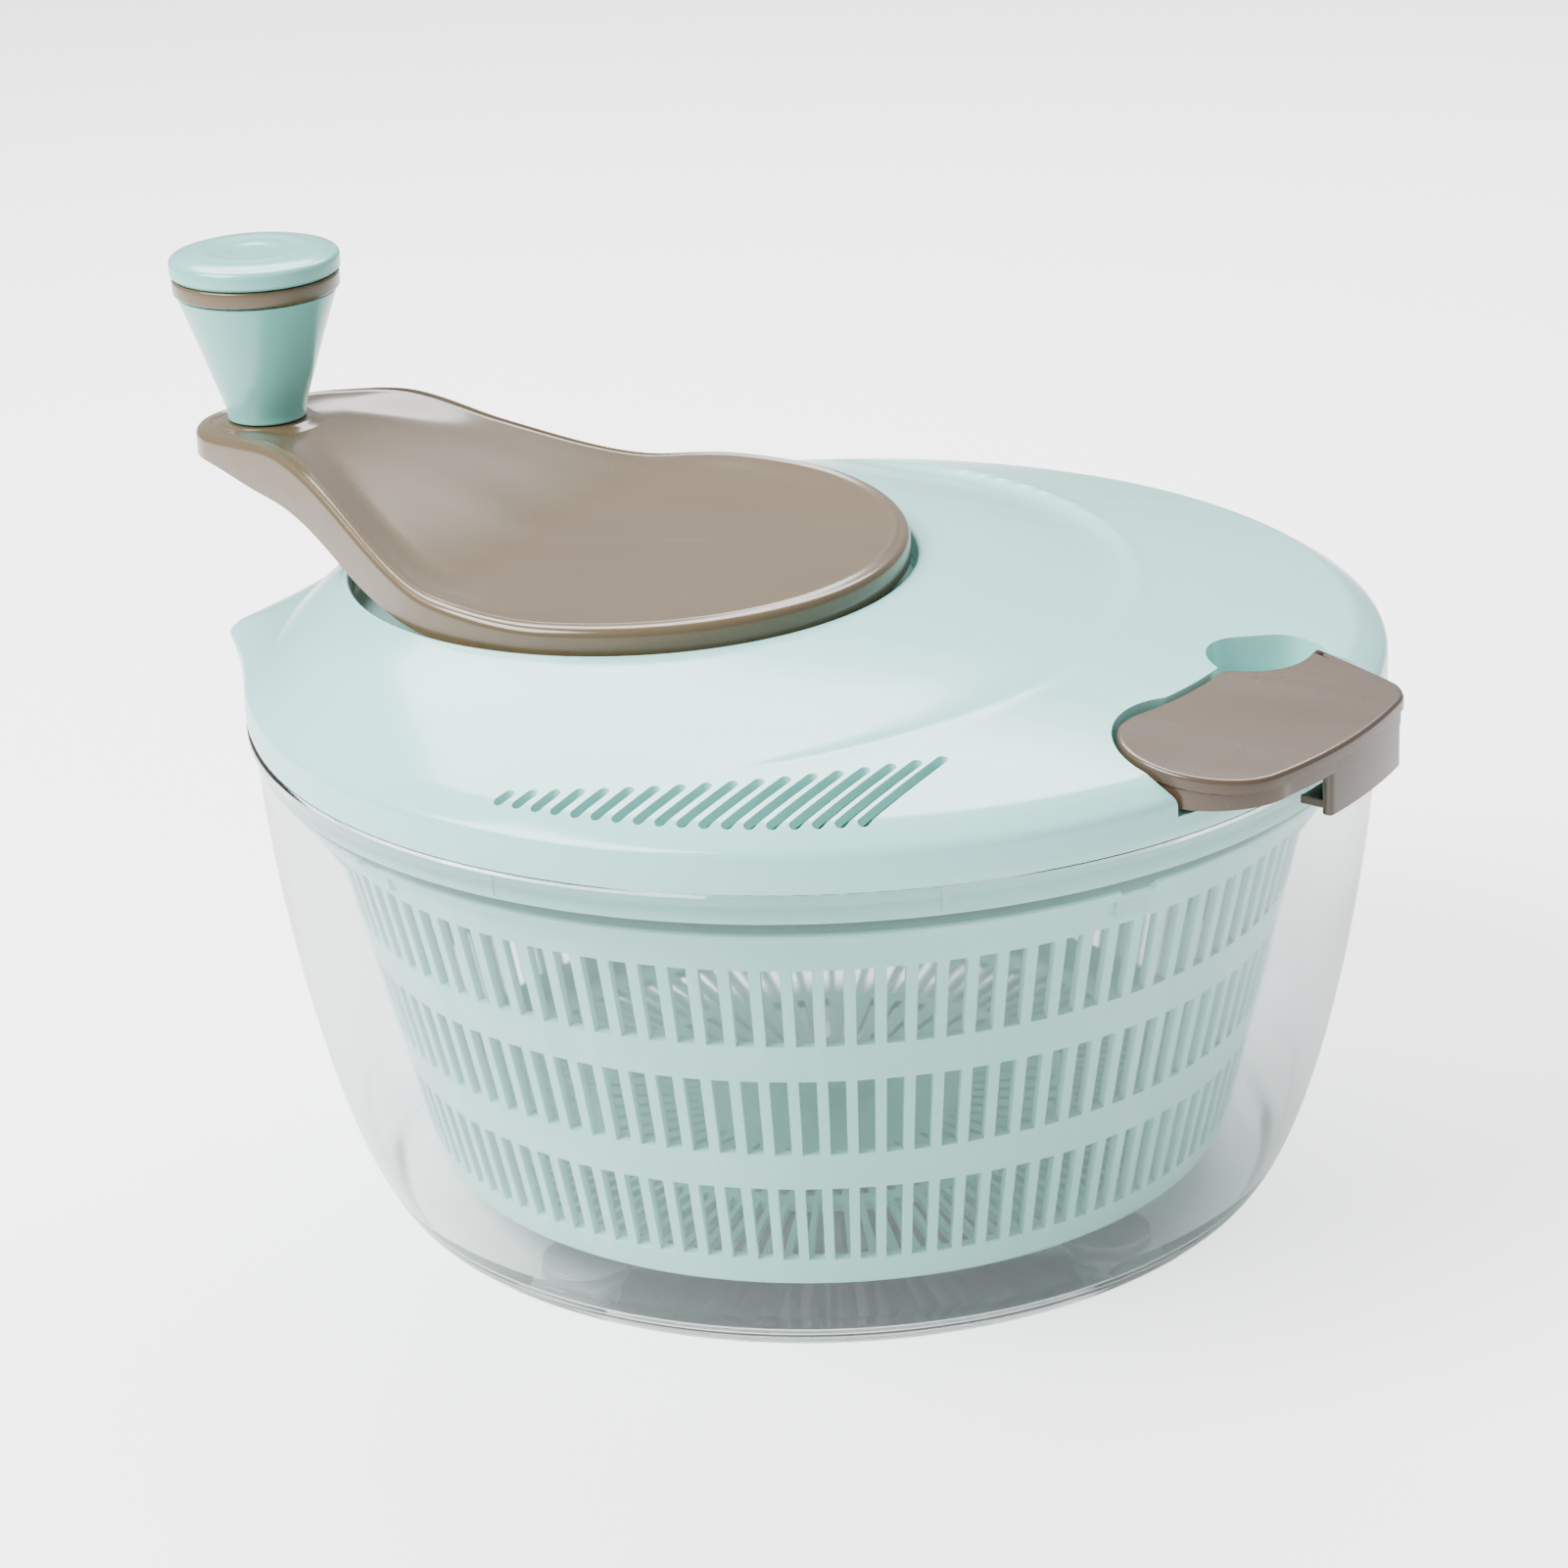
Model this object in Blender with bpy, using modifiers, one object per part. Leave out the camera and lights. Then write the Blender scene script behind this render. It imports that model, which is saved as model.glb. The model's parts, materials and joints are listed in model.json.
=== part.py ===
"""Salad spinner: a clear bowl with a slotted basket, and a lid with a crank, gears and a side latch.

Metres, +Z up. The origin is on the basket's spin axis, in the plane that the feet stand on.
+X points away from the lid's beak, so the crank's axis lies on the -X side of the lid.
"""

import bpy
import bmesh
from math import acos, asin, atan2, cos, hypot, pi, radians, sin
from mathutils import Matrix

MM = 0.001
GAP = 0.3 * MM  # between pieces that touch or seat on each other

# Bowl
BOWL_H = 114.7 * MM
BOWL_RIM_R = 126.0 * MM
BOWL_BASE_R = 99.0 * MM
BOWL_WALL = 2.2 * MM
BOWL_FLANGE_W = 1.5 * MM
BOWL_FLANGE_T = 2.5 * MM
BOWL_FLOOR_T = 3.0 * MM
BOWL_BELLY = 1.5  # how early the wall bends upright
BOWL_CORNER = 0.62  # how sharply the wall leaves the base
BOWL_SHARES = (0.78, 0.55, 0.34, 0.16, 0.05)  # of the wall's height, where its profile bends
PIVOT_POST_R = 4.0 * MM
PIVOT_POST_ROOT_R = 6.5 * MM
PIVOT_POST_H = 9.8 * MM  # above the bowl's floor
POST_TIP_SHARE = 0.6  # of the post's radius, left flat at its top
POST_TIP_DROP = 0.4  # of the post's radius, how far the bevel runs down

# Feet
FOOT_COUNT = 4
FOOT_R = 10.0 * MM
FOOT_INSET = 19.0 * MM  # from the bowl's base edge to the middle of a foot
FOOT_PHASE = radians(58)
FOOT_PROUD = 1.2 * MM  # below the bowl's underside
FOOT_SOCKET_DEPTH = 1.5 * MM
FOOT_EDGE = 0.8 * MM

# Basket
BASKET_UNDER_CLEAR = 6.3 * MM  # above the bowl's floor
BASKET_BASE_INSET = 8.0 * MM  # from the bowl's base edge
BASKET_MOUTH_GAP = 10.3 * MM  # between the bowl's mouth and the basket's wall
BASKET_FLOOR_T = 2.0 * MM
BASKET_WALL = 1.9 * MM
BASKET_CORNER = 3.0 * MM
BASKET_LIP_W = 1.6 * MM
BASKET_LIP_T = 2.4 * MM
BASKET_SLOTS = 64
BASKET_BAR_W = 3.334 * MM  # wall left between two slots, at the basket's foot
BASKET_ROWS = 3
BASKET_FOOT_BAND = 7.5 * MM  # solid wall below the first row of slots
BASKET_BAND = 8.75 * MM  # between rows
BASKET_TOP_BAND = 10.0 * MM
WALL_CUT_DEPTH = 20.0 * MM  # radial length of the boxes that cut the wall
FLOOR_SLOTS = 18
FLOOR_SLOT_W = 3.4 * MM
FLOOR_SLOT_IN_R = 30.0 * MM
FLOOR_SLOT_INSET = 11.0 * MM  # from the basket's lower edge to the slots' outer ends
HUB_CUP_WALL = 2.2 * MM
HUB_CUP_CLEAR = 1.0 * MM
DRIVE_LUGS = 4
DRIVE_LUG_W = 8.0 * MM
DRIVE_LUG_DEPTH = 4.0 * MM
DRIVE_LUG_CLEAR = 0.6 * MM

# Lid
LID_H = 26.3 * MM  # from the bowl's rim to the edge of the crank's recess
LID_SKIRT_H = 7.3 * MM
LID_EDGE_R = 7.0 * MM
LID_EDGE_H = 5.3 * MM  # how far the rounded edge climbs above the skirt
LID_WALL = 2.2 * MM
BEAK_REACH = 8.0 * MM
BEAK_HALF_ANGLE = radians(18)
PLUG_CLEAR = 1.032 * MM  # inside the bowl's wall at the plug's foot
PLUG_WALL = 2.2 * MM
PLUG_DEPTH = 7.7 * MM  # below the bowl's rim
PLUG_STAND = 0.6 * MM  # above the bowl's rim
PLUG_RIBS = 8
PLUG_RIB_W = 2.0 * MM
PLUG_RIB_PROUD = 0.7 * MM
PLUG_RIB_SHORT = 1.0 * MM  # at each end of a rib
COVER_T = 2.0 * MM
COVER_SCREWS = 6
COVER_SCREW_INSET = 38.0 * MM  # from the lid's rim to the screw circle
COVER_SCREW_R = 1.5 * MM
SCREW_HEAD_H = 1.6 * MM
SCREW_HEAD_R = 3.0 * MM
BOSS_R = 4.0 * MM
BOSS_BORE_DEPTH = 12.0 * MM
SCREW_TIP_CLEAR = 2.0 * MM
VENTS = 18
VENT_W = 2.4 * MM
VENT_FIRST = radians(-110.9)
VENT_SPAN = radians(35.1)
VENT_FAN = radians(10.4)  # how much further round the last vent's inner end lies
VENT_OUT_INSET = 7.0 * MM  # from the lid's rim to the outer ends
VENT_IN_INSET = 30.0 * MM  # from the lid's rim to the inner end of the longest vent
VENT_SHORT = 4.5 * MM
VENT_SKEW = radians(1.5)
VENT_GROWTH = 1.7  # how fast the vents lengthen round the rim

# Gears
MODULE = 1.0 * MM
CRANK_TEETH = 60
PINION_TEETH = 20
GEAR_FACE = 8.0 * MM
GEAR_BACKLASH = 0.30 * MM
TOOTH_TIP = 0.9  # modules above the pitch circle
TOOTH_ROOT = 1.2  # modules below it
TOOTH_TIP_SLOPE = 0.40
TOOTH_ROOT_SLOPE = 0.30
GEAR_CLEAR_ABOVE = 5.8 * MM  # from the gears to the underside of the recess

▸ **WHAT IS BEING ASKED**
Write out, unaltered, the lines from the opening of the listing through the line that includes "a side latch.".

▸ **ANSWER TO THE TASK**
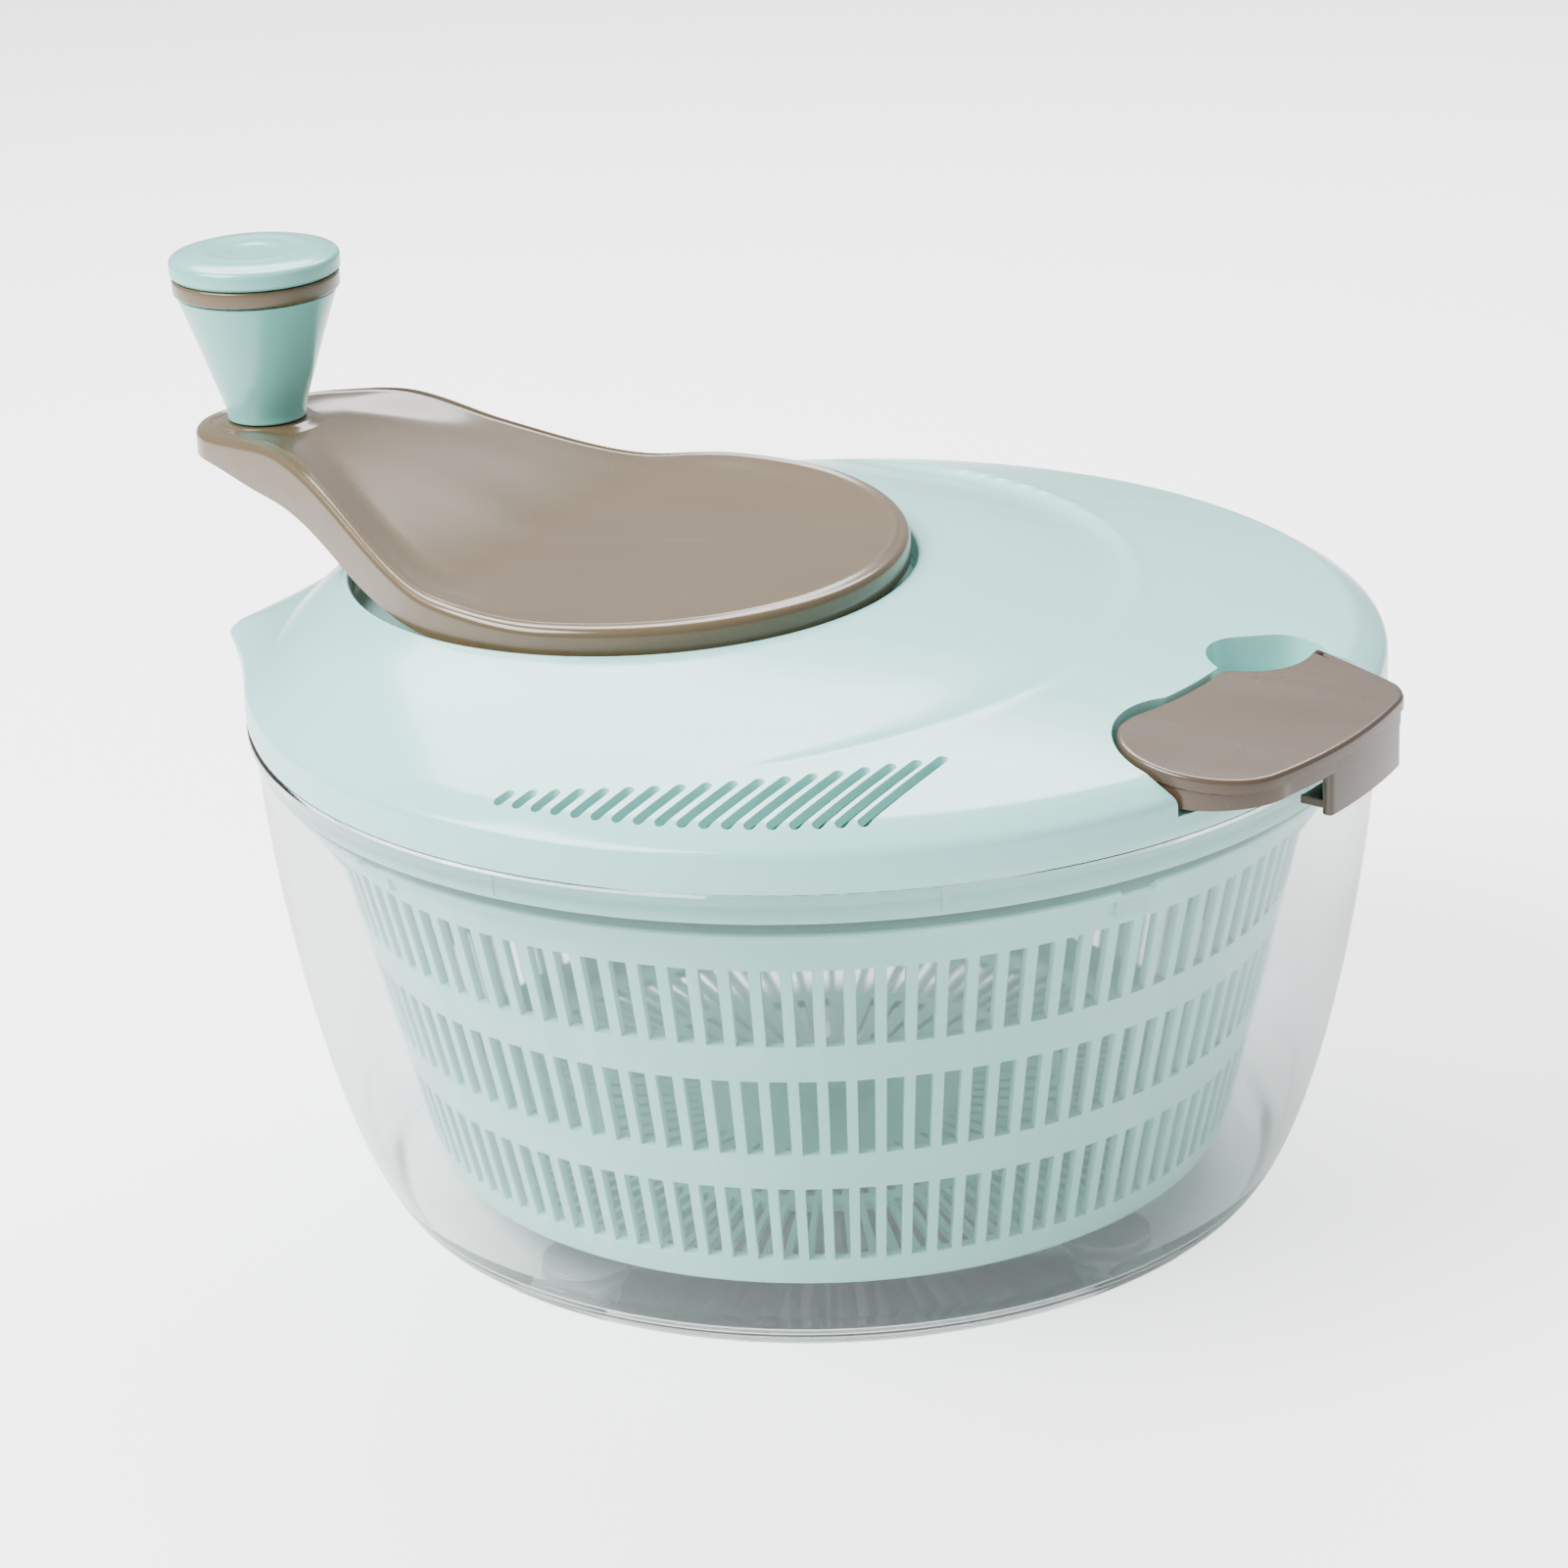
Model this object in Blender with bpy, using modifiers, one object per part. Leave out the camera and lights. Then write the Blender scene script behind this render. It imports that model, which is saved as model.glb. The model's parts, materials and joints are listed in model.json.
=== part.py ===
"""Salad spinner: a clear bowl with a slotted basket, and a lid with a crank, gears and a side latch.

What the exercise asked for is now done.